Alex had an epiphany while riding in the car this evening:

"Dad, when I grow up, you'll be old, like Papa (his grandfather). You'll eat pills all the time. Not me, though - I'll just wear glasses, like you."

I'm glad to see Alex has my golden years all planned out for me...


Sent in living technicolor from my Crackberry

Friday, October 22, 2010

Fair Weather Fans

I'm a fan of Philadelphia sports. Always have been. Anyone that knows me knows that I follow the Phillies, the Eagles, and the Flyers, and my neighbors are keenly aware of my loyalties... mainly because of the amount of noise I make when watching my teams play.

With the Texas Rangers winning their first pennant and advancing to the World Series, I thought back to the past couple of weeks and my travels around town. I recall relatively few Rangers shirts, hats, or jerseys worn around town before the postseason. But lately, I've seen more and more hats, jerseys, and shirts.

It makes some sense -- the Rangers are based in Dallas, three hours away, and there are fans out there, so they start to wear their wares once the Rangers make it to their first postseason. But the Bryan-College Station area is closer to Houston, so the Astros have a bit more loyalty here. Yet when the Rangers made it to the postseason, and began winning, the amount of support shown to the Rangers has increased.

That got me to thinking. I'm not sure how many Rangers fans have ever been in this area. I'm sure there were a fair number, but why the sudden influx of shirts worn in public, and caps proudly displayed on head and dashboard? One phrase comes to mind...

Fair Weather Fans.

A Fair Weather Fan is someone that supports the team when they win, and doesn't bother to support the team when they lose.

I'm not saying everyone is a fair weather fan -- that would be unfair and stupid. All I'm saying is that if you support your team, like I do season after season, enduring ridicule because I support a yankee team (I am NOT a New York Yankee's fan by ANY stretch of the imagination, so don't even GO down that road!), then you support the team, good or bad, year after year, regardless of the record.

You don't have to wear a t-shirt or hat or jersey all the time -- I don't, but I'm still a loyal fan.
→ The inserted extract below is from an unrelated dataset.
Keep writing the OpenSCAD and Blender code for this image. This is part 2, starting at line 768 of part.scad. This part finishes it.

I believe a lot of the "fans" out there are just supporting them because the jersey says "Texas". I can't believe that, all of a sudden, the BCS area is chock full of Rangers fans.

Some of you may stop and say "Hey! Wait a minute, bub! You live near Houston, and you've followed the Astros quite a bit! Aren't you a hypocrit?"
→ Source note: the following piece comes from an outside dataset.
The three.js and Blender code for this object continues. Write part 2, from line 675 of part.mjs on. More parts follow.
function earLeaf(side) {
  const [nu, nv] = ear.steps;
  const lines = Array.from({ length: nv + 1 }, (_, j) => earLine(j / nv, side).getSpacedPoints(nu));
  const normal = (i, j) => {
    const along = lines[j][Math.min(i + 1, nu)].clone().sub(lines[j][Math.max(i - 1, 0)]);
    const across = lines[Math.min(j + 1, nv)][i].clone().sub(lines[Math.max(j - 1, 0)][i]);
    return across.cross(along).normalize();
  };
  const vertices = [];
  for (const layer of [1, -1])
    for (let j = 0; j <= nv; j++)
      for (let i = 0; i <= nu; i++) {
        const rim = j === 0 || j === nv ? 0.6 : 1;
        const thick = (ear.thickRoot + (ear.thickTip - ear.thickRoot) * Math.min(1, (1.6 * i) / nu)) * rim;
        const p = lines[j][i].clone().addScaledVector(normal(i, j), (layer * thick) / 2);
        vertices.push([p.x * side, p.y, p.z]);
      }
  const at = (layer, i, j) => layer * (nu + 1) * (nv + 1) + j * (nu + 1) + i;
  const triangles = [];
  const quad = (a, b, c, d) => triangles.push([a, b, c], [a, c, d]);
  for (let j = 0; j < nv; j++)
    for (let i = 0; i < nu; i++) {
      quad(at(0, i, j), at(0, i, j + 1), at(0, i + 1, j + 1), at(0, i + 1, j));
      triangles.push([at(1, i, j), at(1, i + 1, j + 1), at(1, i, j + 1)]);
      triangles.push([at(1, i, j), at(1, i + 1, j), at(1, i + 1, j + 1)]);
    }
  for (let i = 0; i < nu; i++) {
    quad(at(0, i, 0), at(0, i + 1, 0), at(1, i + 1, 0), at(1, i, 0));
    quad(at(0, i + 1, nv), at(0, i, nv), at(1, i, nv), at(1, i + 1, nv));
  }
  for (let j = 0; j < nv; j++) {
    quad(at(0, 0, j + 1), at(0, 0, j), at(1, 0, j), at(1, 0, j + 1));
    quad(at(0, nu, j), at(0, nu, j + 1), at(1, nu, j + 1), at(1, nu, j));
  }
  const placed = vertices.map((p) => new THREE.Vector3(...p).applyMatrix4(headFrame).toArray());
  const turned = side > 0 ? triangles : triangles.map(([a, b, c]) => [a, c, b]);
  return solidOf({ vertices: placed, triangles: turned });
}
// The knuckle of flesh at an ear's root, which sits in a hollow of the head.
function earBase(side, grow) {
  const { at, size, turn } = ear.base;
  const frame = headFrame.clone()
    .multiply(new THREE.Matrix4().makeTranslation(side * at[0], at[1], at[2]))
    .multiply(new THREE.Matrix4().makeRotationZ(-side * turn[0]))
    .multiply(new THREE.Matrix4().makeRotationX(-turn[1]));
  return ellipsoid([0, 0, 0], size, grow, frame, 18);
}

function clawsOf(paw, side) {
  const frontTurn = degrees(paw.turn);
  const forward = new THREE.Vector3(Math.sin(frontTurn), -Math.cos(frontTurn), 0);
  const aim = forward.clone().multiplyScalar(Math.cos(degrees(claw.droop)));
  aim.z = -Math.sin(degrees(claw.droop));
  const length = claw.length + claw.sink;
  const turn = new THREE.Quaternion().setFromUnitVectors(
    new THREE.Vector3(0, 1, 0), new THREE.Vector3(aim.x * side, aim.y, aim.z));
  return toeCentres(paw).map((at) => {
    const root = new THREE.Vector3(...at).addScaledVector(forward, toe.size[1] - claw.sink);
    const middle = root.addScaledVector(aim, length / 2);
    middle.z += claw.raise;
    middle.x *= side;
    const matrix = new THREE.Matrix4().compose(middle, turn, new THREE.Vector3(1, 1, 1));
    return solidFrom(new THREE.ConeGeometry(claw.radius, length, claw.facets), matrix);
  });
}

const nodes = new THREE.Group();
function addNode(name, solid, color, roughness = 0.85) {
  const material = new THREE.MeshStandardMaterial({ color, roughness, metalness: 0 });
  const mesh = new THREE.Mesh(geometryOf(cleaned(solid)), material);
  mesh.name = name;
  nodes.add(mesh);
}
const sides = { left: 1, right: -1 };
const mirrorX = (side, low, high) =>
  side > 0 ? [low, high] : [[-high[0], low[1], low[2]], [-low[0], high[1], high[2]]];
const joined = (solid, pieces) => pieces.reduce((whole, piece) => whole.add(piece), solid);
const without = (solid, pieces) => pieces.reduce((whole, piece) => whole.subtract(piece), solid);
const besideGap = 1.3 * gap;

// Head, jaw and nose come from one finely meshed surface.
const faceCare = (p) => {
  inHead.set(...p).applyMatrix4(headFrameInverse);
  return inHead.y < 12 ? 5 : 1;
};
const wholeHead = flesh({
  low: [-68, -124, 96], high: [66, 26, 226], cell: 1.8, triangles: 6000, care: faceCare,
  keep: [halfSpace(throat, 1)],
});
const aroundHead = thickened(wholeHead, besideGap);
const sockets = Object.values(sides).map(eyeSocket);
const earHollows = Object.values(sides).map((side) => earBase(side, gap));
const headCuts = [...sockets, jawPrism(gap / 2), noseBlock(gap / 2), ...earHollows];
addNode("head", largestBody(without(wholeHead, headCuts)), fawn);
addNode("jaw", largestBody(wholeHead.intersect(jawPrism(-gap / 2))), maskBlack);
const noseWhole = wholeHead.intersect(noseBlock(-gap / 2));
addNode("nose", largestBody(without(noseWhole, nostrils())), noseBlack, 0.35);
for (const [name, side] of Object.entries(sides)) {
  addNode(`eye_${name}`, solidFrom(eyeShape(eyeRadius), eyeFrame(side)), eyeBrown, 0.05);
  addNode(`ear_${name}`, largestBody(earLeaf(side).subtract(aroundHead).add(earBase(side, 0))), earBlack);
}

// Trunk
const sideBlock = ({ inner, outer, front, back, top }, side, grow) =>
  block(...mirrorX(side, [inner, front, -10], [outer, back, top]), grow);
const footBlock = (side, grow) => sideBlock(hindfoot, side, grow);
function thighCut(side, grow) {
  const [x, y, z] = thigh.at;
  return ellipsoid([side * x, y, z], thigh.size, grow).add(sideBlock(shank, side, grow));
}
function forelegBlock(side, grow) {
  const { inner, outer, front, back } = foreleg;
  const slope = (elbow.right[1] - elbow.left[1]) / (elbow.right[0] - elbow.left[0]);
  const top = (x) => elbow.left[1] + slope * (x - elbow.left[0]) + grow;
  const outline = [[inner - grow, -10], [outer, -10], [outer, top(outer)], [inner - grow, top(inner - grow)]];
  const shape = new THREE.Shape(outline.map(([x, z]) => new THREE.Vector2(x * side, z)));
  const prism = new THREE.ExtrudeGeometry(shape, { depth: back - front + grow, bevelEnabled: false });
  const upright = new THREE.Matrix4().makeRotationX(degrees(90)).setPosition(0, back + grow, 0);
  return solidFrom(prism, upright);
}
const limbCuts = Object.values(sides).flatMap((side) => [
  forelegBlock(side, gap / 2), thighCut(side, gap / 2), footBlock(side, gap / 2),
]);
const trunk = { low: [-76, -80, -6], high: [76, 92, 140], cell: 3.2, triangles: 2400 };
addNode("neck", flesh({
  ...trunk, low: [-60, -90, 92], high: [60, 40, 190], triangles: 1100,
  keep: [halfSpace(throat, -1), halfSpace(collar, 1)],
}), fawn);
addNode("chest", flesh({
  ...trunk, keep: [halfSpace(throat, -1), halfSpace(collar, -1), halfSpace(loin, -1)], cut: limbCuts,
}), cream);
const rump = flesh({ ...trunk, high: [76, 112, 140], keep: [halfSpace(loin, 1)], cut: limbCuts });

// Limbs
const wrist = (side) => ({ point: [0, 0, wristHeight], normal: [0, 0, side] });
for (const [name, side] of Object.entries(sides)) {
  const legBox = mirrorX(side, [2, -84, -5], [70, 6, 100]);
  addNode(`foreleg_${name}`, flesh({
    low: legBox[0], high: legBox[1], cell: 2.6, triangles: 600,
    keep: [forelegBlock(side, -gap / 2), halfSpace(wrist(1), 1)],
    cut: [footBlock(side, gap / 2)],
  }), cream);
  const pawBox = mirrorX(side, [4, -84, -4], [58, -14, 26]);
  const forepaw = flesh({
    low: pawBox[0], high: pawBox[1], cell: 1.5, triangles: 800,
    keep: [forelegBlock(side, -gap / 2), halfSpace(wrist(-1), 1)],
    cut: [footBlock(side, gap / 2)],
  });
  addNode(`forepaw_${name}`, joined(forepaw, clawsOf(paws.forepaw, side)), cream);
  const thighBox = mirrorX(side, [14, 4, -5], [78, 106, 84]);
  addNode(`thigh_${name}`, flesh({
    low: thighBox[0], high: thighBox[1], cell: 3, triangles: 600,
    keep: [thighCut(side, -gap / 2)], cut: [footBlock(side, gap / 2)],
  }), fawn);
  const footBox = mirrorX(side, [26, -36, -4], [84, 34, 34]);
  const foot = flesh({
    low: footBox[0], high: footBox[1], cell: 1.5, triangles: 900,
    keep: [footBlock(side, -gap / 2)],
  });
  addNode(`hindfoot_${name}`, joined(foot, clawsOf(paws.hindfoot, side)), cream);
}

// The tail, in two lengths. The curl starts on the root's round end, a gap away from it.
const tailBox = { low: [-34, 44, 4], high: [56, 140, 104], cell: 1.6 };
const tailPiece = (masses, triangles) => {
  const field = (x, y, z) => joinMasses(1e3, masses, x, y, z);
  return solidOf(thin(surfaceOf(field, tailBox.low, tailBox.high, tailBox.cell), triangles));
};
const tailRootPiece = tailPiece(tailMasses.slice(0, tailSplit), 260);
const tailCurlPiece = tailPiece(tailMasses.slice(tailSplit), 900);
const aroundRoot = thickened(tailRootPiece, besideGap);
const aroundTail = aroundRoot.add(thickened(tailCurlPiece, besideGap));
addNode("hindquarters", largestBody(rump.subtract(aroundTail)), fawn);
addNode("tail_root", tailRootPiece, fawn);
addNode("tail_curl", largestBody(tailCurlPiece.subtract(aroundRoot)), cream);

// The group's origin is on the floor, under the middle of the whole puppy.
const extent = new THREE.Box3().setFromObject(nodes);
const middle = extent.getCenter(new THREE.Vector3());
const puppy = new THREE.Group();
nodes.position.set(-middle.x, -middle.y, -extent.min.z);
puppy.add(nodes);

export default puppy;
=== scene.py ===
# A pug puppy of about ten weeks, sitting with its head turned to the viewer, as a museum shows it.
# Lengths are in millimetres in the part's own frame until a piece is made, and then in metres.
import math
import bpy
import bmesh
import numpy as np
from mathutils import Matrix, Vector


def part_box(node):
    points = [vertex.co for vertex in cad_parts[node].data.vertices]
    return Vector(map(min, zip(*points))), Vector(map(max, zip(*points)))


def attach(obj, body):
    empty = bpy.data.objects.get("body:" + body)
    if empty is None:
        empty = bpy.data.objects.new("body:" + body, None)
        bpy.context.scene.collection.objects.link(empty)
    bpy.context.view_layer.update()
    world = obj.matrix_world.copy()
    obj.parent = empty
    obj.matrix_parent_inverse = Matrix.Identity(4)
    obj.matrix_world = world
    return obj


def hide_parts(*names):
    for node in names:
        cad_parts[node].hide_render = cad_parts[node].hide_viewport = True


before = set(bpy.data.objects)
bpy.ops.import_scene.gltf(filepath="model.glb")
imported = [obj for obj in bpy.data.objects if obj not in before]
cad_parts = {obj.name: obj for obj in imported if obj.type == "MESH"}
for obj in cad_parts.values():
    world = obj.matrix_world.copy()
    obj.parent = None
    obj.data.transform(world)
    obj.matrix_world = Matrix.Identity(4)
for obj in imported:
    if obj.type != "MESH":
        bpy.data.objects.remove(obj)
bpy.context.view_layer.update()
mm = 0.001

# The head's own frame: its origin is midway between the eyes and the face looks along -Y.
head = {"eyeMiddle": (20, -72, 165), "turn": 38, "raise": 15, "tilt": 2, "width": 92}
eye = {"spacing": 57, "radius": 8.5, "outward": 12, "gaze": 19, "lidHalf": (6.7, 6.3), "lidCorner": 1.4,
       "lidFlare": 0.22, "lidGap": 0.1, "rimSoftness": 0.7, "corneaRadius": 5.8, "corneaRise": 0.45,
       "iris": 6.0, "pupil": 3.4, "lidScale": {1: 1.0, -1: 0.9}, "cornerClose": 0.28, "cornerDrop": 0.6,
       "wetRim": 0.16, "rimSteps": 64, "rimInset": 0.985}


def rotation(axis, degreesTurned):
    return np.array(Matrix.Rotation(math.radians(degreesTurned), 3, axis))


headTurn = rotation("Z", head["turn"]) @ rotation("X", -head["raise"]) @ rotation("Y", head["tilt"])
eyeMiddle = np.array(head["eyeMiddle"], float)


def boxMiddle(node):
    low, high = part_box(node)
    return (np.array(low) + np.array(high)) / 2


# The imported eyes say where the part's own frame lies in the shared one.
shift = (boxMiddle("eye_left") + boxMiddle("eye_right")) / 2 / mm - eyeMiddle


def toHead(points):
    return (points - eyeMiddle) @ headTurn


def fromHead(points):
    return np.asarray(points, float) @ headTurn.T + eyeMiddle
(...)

It is true that over the last few years, I've followed the Astros, mainly because my son was a fan, and my now ex-wife loved the Astros. I haven't followed them much since my separation and divorce. But I've always followed the Phillies, Eagles, and Flyers, and will continue to follow them. Besides, I can't fault the Astros entirely...they traded quite a few players to the Phillies the last couple of seasons!

So to you true blue Ranger fans, good luck in the World Series. And to the Fair Weather Fans? Let's hope you decide to become true blue fans.


This post is simulcast in full living Technicolor on www.richardtocci.com and on Facebook.

Friday, October 1, 2010

Cloudy ,The Future Is Not...

I've talked about my son Hayden a lot since he was born. I've talked about how well he's doing growing up with cerebral palsy, and how he's faced challenges and overcome so much in his young life.

Yesterday and today, I had the rare opportunity to get the boys to school. This is the first time I've had to put both boys on the bus, and as much as I relish their education, it was difficult to watch Hayden in his wheelchair, hoisted up into the bus, and whisked away to his four hours of afternoon classes.

It was not difficult to understand he was going to school. I'm a huge proponent of education, as any parent should be, and I am involved as much as I can in my children getting a good, solid, well-balanced, and relevant education.

What happened to me today was a glimpse into the future.

Hayden kissed me goodbye, and I rolled him onto the hoist for his lift to the bus. He sat quietly, his little hands resting on his knees, his feet resting comfortably on the foot rests of his wheelchair. I had prepared for his departure to school, and was ready to wave goodbye...

And that was when it happened. A sudden and inexplicable glimpse maybe 20 years into the future. I saw my son, his face older but just as happy and just as handsome, his hair shaggy but not unkempt, his hands resting on his knees, older and callused from rolling his wheelchair on his own yet still youthful. He was an older man but still a young man, with hope in his eyes. He smiled at me. And then he was gone, and little Hayden was there, that same bright smile, so full of life...

I watched the bus drive away. I went into the house, and I cried. I haven't cried like that in years, and I don't know why but it was a mixture of sadness and jubilation. I was sad because my son will not be like other children and I know how hard that will be. I was jubilant because I finally saw hope -- the hope that my son will be as good as he can be, that he will succeed, and will have a full life, albeit a little more difficult than others can imagine. I finally saw it...

And love. I cried out of pure love of my son.

I am not a religious man, but I was given a glimpse into the future of a boy that will grow up and become whatever he wants to be. Just like I always knew -- deep down in my heart -- he would be.